Well, doing your due diligence and relying on trade groups helps. The Industry Council for Tangible Assets and The Professional Numismatists Guild are two leading gold coin trade groups. Check with them for a list of members. You’ll always have to do your due diligence, depending on your specific purchases, but it’s easy to weed out a large swath of unsavory dealers by consulting these registries.
Remember, there are never guarantees, and it’s always buyer beware, whomever you choose as your gold dealer.

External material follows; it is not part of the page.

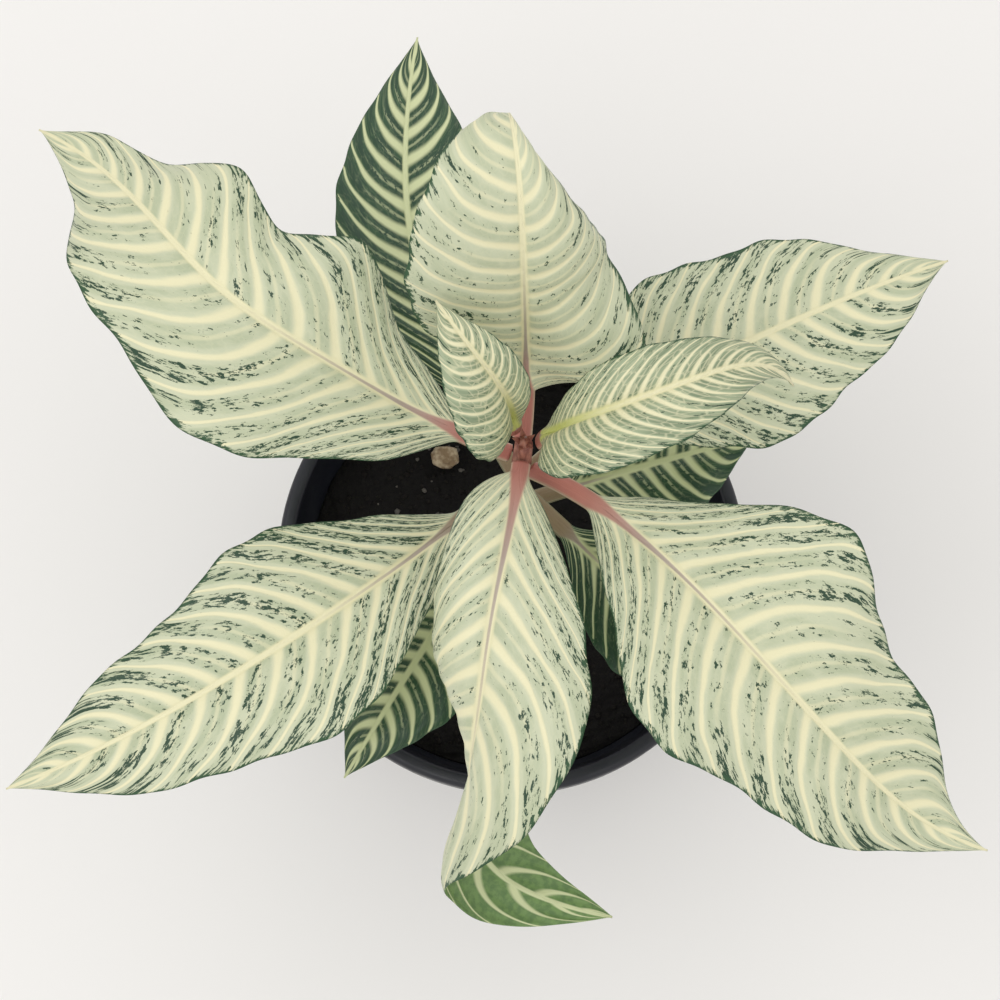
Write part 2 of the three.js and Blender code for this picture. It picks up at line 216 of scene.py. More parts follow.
def along(values, s):
    """Catmull-Rom curve through values set at even steps, read at every s in 0..1."""
    v = np.asarray(values, float)
    if len(v) == 1:
        return np.full_like(s, v[0])
    padded = np.concatenate(([2 * v[0] - v[1]], v, [2 * v[-1] - v[-2]]))
    last = len(v) - 1
    place = np.clip(s, 0, 1) * last
    i = np.minimum(place.astype(int), last - 1)
    f = place - i
    a, b, c, d = (padded[i + k] for k in range(4))
    return 0.5 * (
        2 * b + (c - a) * f + (2 * a - 5 * b + 4 * c - d) * f**2 + (3 * b - a - 3 * c + d) * f**3
    )


def grid_faces(rows, columns, around):
    """Quads of a grid of rows by columns points; around joins the last column to the first."""
    r = np.arange(rows - 1)[:, None]
    c = np.arange(columns if around else columns - 1)[None, :]
    after = (c + 1) % columns
    quads = np.stack(
        (r * columns + c, r * columns + after, (r + 1) * columns + after, (r + 1) * columns + c), -1
    )
    return quads.reshape(-1, 4)


def make_object(name, points, faces, closed_ends=0):
    """A smooth-shaded object from points and quads. closed_ends is the points in one ring where the
    first and last rings are closed by a face each."""
    mesh = bpy.data.meshes.new(name)
    polygons = faces.tolist()
    if closed_ends:
        count = len(points)
        polygons.append(list(range(closed_ends))[::-1])
        polygons.append(list(range(count - closed_ends, count)))
    mesh.from_pydata(points.tolist(), [], polygons)
    mesh.shade_smooth()
    mesh.update()
    piece = bpy.data.objects.new(name, mesh)
    bpy.context.scene.collection.objects.link(piece)
    return piece


def make_shell(name, points, closed=True):
    """A tube from a grid of points, a ring in each row, closed at both ends unless told not to."""
    rows, columns = points.shape[:2]
    faces = grid_faces(rows, columns, True)
    return make_object(name, points.reshape(-1, 3), faces, columns if closed else 0)


def add_vector(piece, name, values):
    """Stores one vector for each point of the piece."""
    attribute = piece.data.attributes.new(name, "FLOAT_VECTOR", "POINT")
    attribute.data.foreach_set("vector", values.astype(np.float32).ravel())


def add_uv(piece, uv):
    """Stores one UV for each point of the piece, spread to the corners of its faces."""
    layer = piece.data.uv_layers.new(name="UVMap")
    corners = np.empty(len(piece.data.loops), np.int64)
    piece.data.loops.foreach_get("vertex_index", corners)
    layer.data.foreach_set("uv", uv[corners].astype(np.float32).ravel())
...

Now, here are three safe investment options that take the guesswork out of gold … and gold scams:
3 Safe Ways to Invest in Gold
#1 — Gold Bullion ETFs: If you prefer liquidity and fear possessing physical gold, ETF trusts that trade like stocks are good options. The iShares Gold Trust (NYSE:IAU) and the SPDR Gold Trust (NYSE:GLD) are two to consider. You will technically be investing in the “trust” and not the gold itself, so you could eat some of your profits in fees and expenses. But for many investors, that’s a small price to pay for easy liquidity and tight SEC oversight instead of examining coins on their own.
#2 — Gold Miner Stocks: Another relatively easy, but indirect way to invest in gold is through metal-related companies. This involves buying individual mining stocks such as AngloGold (NYSE:AU) or Kinross Gold (NYSE:KGC). Obviously this is not a pure play on gold so there is some wiggle room between bullion prices and stock prices. But these stocks also pay dividends that shouldn’t be overlooked and offer strict SEC oversight of your investment as opposed to the pawn shop free-for-all some gold buyers endure.
#3 — Gold Mutual Funds: These funds invest in a mix of gold bullion and mining stocks, providing diversification as well as the ability to play the upside of gold. Again, this is not a pure play on gold, but the liquidity, safety and oversight of mutual fund investments can protect investors new to the gold game.